Grandi conferenze “SEO e dintorni”: relatori maschi e molto mansplaning: perché accade?
F: “Perché finora “si è sempre fatto così” e andava benissimo. Soprattutto agli uomini. 😉 Ora però c’è una consapevolezza e una richiesta diversa, che chi fa comunicazione non può ignorare. Infatti spesso, quando si fa notare che non ci sono relatrici nei panel, parte quella che abbiamo ribattezzato “La tombola delle scuse”, e che è diventata una campagna di Hella Network.”
Professione e gender gap, ma anche inclusione per altre minoranze, come le persone non binarie: come pensate possa essere promossa la buona prassi della carriera alias?
E: “Come già si sta facendo in molti istituti e università credo che al più presto la carriera alias debba sbarcare nei luoghi di lavoro. Serve un forte impegno da parte del management che possa poi davvero coinvolgere le persone nella comprensione e nell’attuazione delle misure necessarie. Si può e si deve partire dal portare awareness sui temi della D&I, lavorare in maniera inclusiva nella comunicazione interna (form/mail/comunicazioni tra management e dipendenti) e, di certo, tenersi alla larga da tutti i washing possibili. Anche identificare tra le persone dipendenti chi possa essere ambassador e advocate di temi rilevanti per la comunità LGBTQA+ è un buon punto di inizio, perché chi vive ogni giorno la discriminazione è la voce che più di tutte le altre deve essere ascoltata. I buoni esempi cambiano il mondo.
Pronomi su linkedin, vedo che avete aderito. A volte queste operazioni “di massa”, così come dei personaggi “potenti” proposti da serie Netflix e Amazon, arrivano dove noi, attivisti canonici, non arriviamo. Qual è la strada più efficace per l’inclusione?

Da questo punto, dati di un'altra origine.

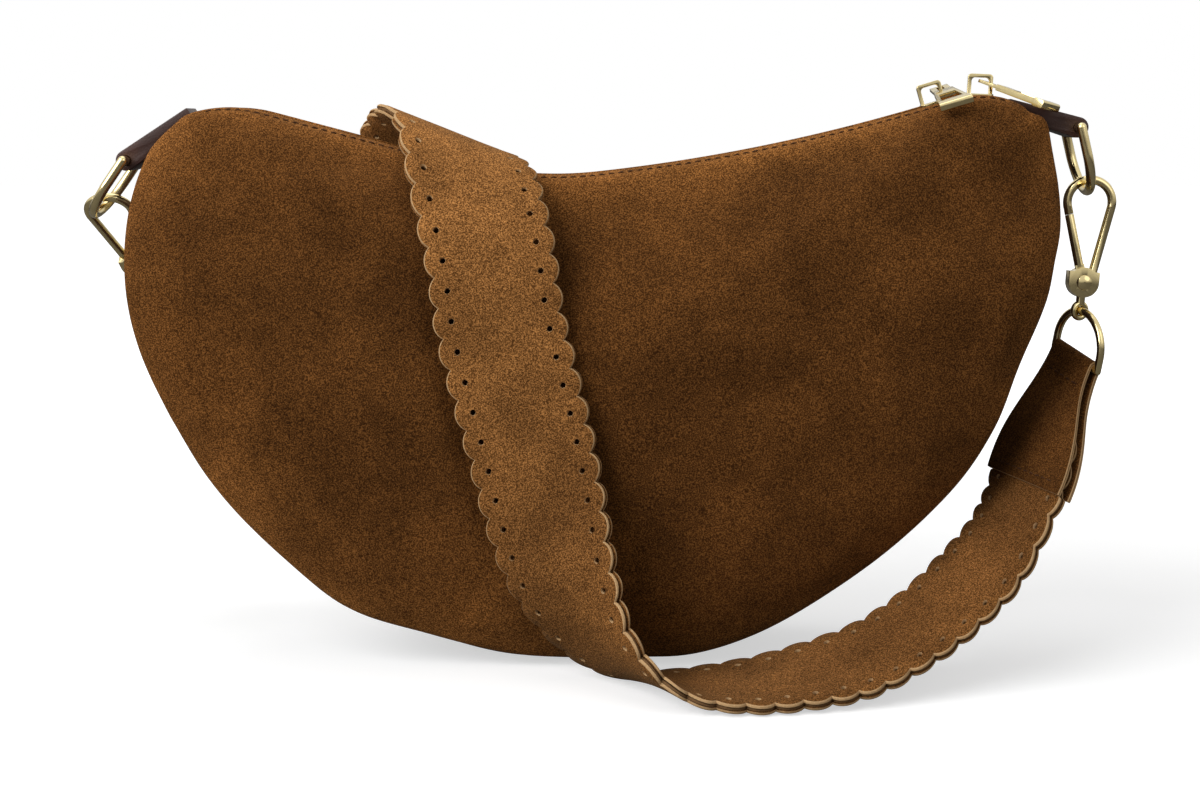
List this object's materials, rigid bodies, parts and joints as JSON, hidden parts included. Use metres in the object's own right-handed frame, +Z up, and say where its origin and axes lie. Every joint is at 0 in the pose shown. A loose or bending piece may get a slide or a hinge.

F: “Mi piacerebbe dirti come si trova questa strada, ma la verità è che non è ancora stata tracciata, siamo più in un terreno di sperimentazione dove procediamo per tentativi. Credo che sia giusto che ognuno trovi il suo modo, quello che lo fa sentire più a suo agio, dando retta ai segnali che ci inviano le altre persone attiviste e, soprattutto, chi vive sulla propria pelle certe discriminazioni.”